Much of Apple's money is trapped overseas, sheltered from the US taxman, who would demand a 35% cut were the money to be repatriated. But it can be invested at home. Apple's financial reports show it holds $21bn of US government debt – a vast sum for a single private investor. Foreign governments like investing in US securities, but Apple owns more than the $19bn held by Malaysia, and just $4bn less than Spain. Braeburn's team may be modest, but its scope is galactic.

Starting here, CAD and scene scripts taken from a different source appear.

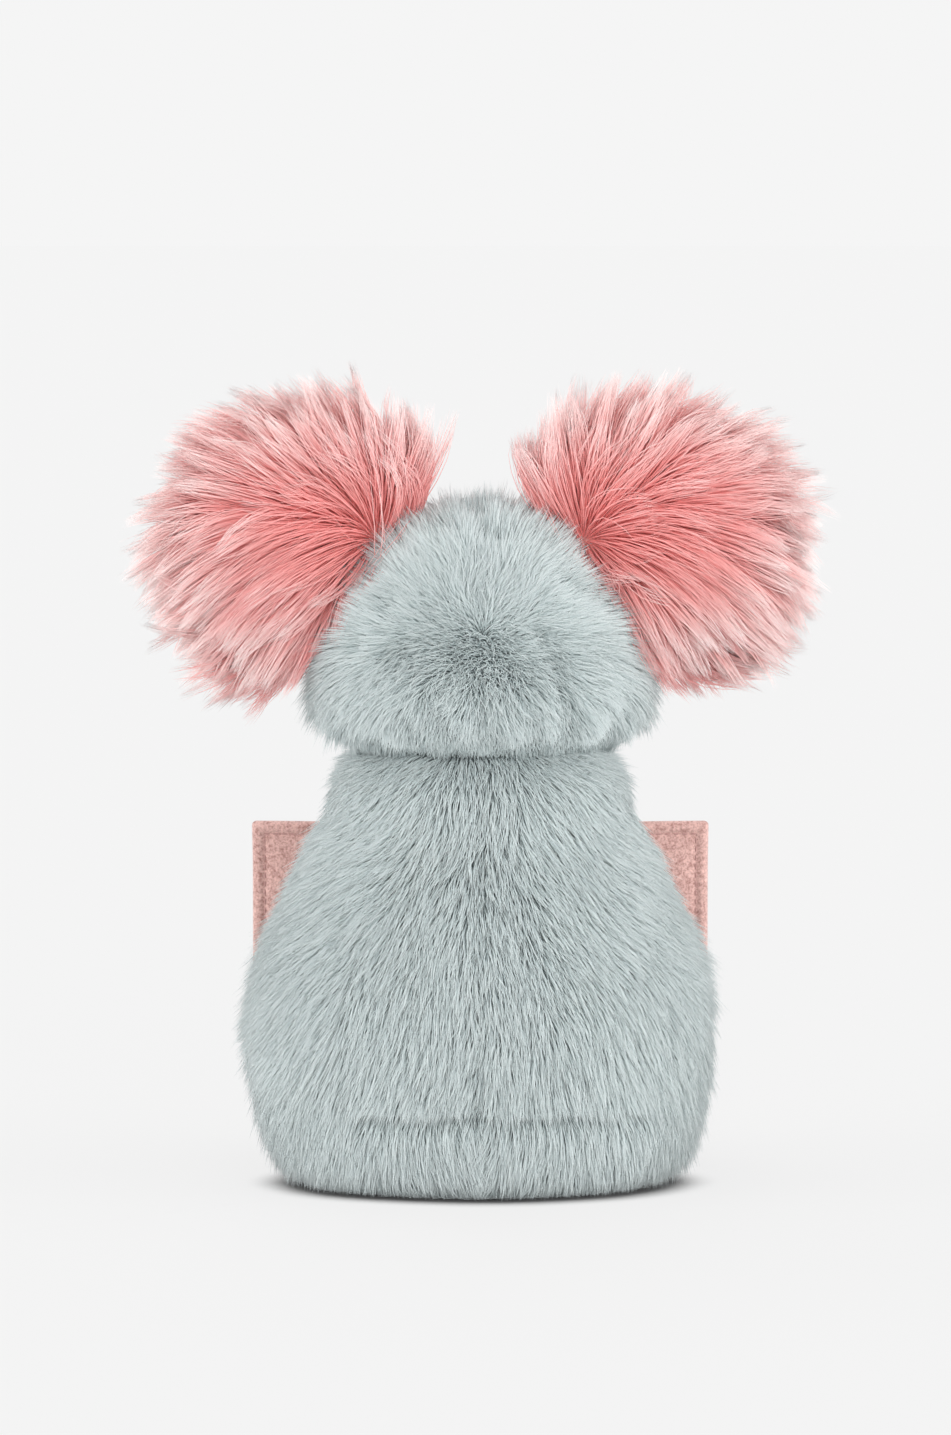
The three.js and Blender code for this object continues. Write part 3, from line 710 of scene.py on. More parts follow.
def seam_nearness(points, side_seam_low):
    """1 on the centre-back seam and the side seams, and 0 from 3 mm away."""
    x, y, z = points.T
    from_back, from_side = (1 - ramp(np.abs(d), 0.3 * MM, 3 * MM) for d in (x, y - SIDE_SEAM_Y))
    return np.maximum(from_back * (y > HAND_Y), from_side * (z > side_seam_low))


def room_above(points, level, kind, steep=1.35, least=0.2):
    """How long fur may be, as a share, before it hangs over a level from above."""
    share = (points[:, 2] - level + 2 * MM) / (kind["length"] * MM) * steep
    return np.where(points[:, 2] > level, np.clip(share, least, 1), 1)


def uneven(points, seed, amount):
    """Noise about 1, in patches some 12 mm wide."""
    return 1 + amount * drift(points, 12 * MM, seed)[:, 0].clip(-1, 1)


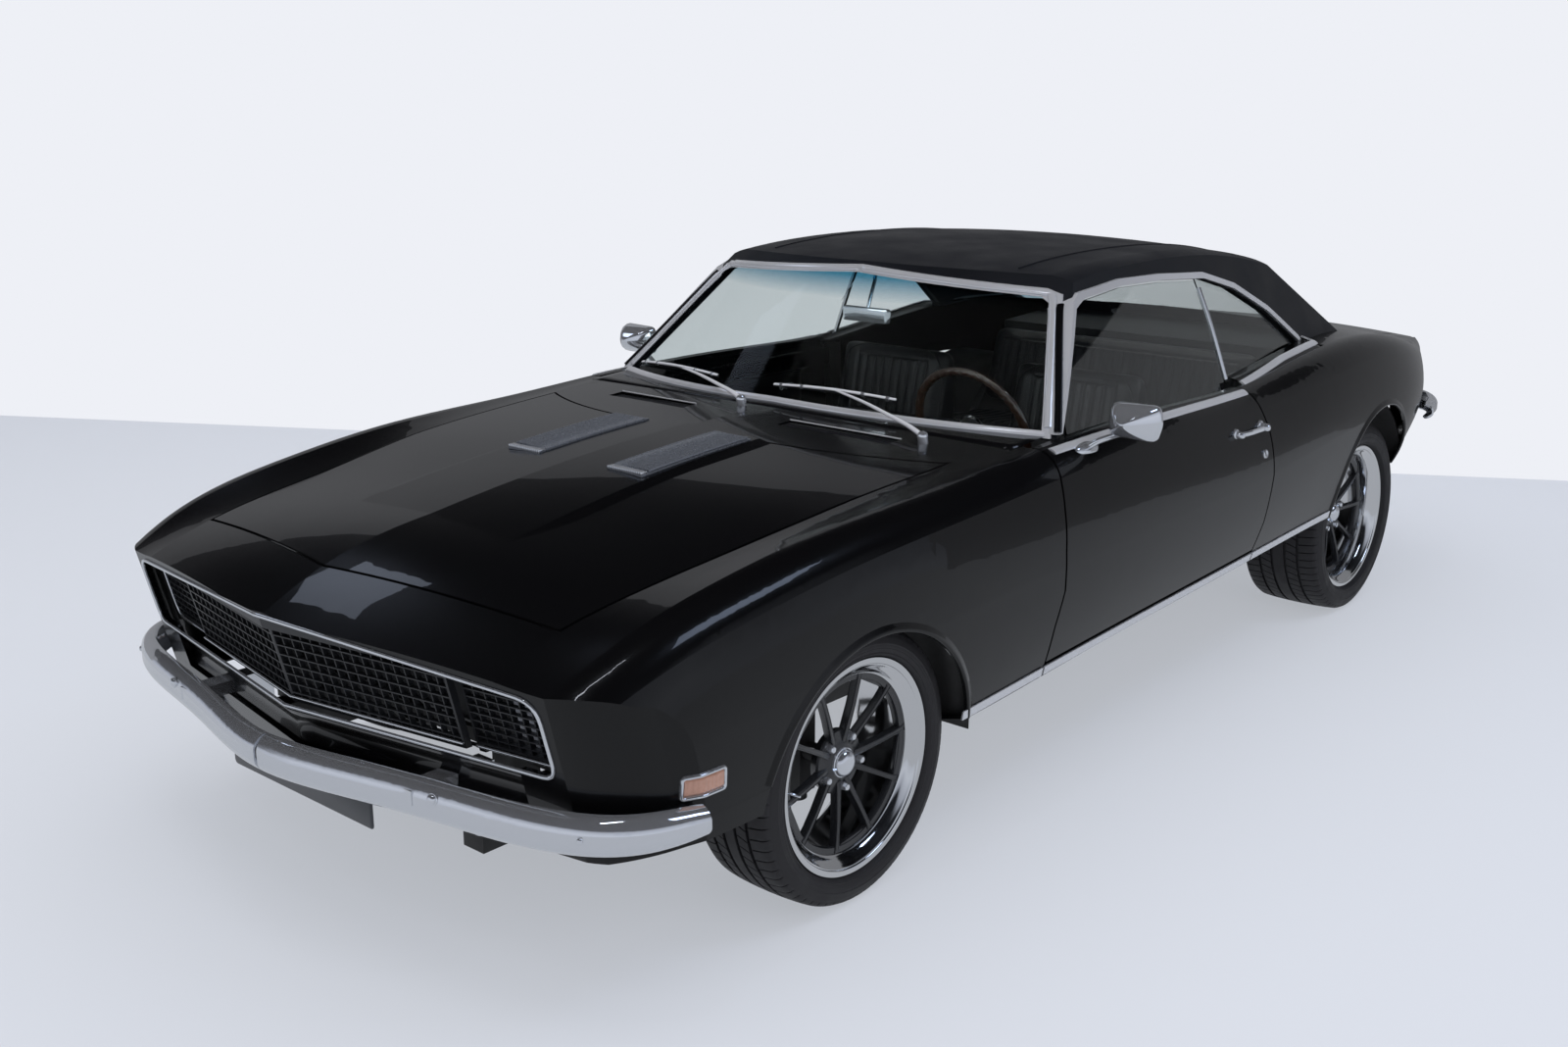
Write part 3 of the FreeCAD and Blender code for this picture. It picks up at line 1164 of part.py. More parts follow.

3 Spain’s jobless cross 25% (Raphael Minder in The New York Times) Friday’s report that Spain’s unemployment rate had surpassed 25%t was bad news for a government that recently trumpeted a streamlining of its labor market rules. The ranks of the unemployed swelled to 5.78 million people at the end of the third quarter, compared with 5.69 million a quarter earlier and 2.6 million four years ago, when Spain’s property bubble burst, the report said.The jobs data signaled a deepening recession and raised the likelihood that Spain would again miss budget targets agreed to with other euro zone countries.

There was, however, one perversely positive element to the report: the labor picture is so bleak that it could help Prime Minister Mariano Rajoy make the case that Germany and other lenders cannot risk imposing further austerity measures on Spain’s economy in return for providing more European rescue funding.

4 India’s activist politician (Neeta Lal in Khaleej Times) In a development that was symbolically significant, on October 2, Mahatma Gandhi’s birth anniversary, social activist Arvind Kejriwal, 44, who has been spearheading a high-profile anti-corruption crusade, launched a new political party. The yet-to-be-christened political institution received a hearty response from a corruption-fatigued India and sent political temperature soaring. 

Kejriwal, who was a former associate of Anna Hazare before their group ‘India Against Corruption’ splintered due to ideological differences, says his driving force is the overriding graft in the system. His political agenda is centered on transforming politics, moving from popular protest to people’s power, changing governance methods, ending the VIP culture and empowering local communities.

It is propitious at this juncture for Kejriwal, a mechanical engineer from the blue chip IIT and a Ramon Magsaysay Award winner, to foray into politics. Thanks to him, probity and accountability in public life are now the new buzzwords. Kejriwal’s rise also accentuates a glaring Opposition deficit. With the Opposition parties failing in their duty to act as watchdogs of democracy due to their ideological bankruptcy and inner fractiousness, it is now left to revolutionaries to expose systemic rot.

But any enduring crusade needs a wider cachet; a multifaceted program and a vision of the world which Kejriwal’s singular agenda — i.e corruption — lacks. But despite these handicaps, the activist may well be on his way to reshaping the contours of the Indian polity.

5 Impressive US recovery (Fareed Zakaria in Khaleej Times) The International Monetary Fund’s latest World Economic Outlook makes for gloomy reading. Growth projections have been revised downward almost everywhere, especially in Europe and the big emerging markets such as China.

And yet, when looking out over the next four years — the next presidential term — the IMF projects that the US will be the strongest of the world’s rich economies. US growth is forecast to average three per cent, much stronger than that of Germany or France (1.2%) or even Canada (2.3%). Increasingly, the evidence suggests that the US has come out of the financial crisis of 2008 in better shape than its peers — because of the actions of its government.

The good signs come with caveats. Europe continues to weaken. The fiscal cliff looms ominously. But the fact remains, compared with the rest of the industrialised world and the arc of previous post-bubble recoveries, the US is ready for a robust revival. This is partly because of the dynamism of the US economy but also because of the timely and intelligent actions of the Fed and the Obama administration.